We hadden nauwelijks tijd om ons te installeren in Arenal Springs 310, want om ½ 6 roll call voor de nachtelijke expeditie naar de voet van de Arenal-vulkaan binnen het natuurpark om de erupties van lava van deze steeds actieve vulkaan te zien. We komen in het pikkedonker aan op een plek waar alle toeristen uit de hele regio verenigd zijn. Overal auto’s en busjes en op de brug, de beste plek, een lange rij mensen met cameraatjes en een lange belichtingstijd. De vulkaanhelling ligt als een zwarte, deels bewolkte, kolossale driehoek voor ons. Teveel wolken, wordt niks, denkt iedereen, soms hardop, maar dat valt mee. De bijna volle maan boven ons en waarschijnlijk Venus en Jupiter in een groot stuk van de heldere hemel aan de andere kant van de hemel.

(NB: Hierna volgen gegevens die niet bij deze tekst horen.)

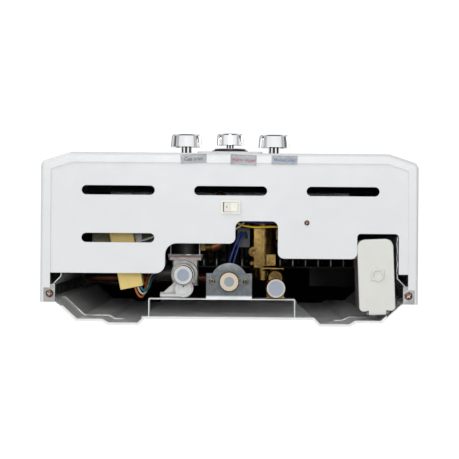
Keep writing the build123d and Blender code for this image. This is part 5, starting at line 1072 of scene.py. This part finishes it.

*Een zeer fraaie ochideeënvorm op het hotel-terrein. Nooit eerder gezien met een naar boven wijzende gesloten schoenpunt of klomp als lip. Ik stel als Nederlandse naam de Klomp-orchis voor. 
*De meest voorkomende orchidee in Costa Rica, overal in voor- en achtertuintjes en daarom ook in onze hoteltuin wordt bamboe-orchidee genoemd en is ingevoerd vanuit Z.O.-Azië. Het blijft een juweeltje. 
Midden op de donkere heling van de Arenal-vulkaan is een heel klein oranje vlekje te zien. Dat is een klein beetje oplichtende lava die uit de helling van de berg tevoorschijn komt. Het maken van deze foto was heel spannend en helaas is dit ons beste resultaat met ons bescheiden  cameraatje.
En daar is het: door de wolken heen zien we feloranje lava gloeien, soms puntjes voor een paar minuutjes, soms langere streepjes die ook een beetje bewegen. Een of twee keer zien we het uitspugen van lava uit de top van de vulkaan. Niet veel en niet hoog, maar duidelijke waarneembaar. Ine slaagt erin met een B-tijd van 2 min een rood puntje op een foto te krijgen.

En dit is de Arenal-vulkaan bij daglicht, gezien vanuit het terrein van ons prachtige hotel Arenal Springs. De top is hier onbewolkt, hoera!
 De duidelijke, kleine eruptie mist ze net. We staan daar op een smalle richel op de brug van 18.00 uur tot 18.45 en gaan dan eten bij La Chaza Laurel Inn of zoiets. Dit is een groot, goed georganiseerd restaurant, waar je wel op banken en aan schraagtafels moet zitten. Ik eet Lomo a la pailla, medium tot well done, 300 gram, en het is heerlijk na een ‘Ron centenaria’. Met sla en frietjes. Ine nam Espagghietti Primavera, ook goed, maar ze krijgt van mij nog een forse schijf vlees. Het is een lange dag geworden voor een simpele verplaatsing, want pas om ½ 10 kunnen we van ons tropische huisje in de tuin genieten. Ik kan maar tot 23.00 uur schrijven, want we moeten om 06.00 uur vertrekken naar Caño negro, niet te verwisselen met Coño negro. :-).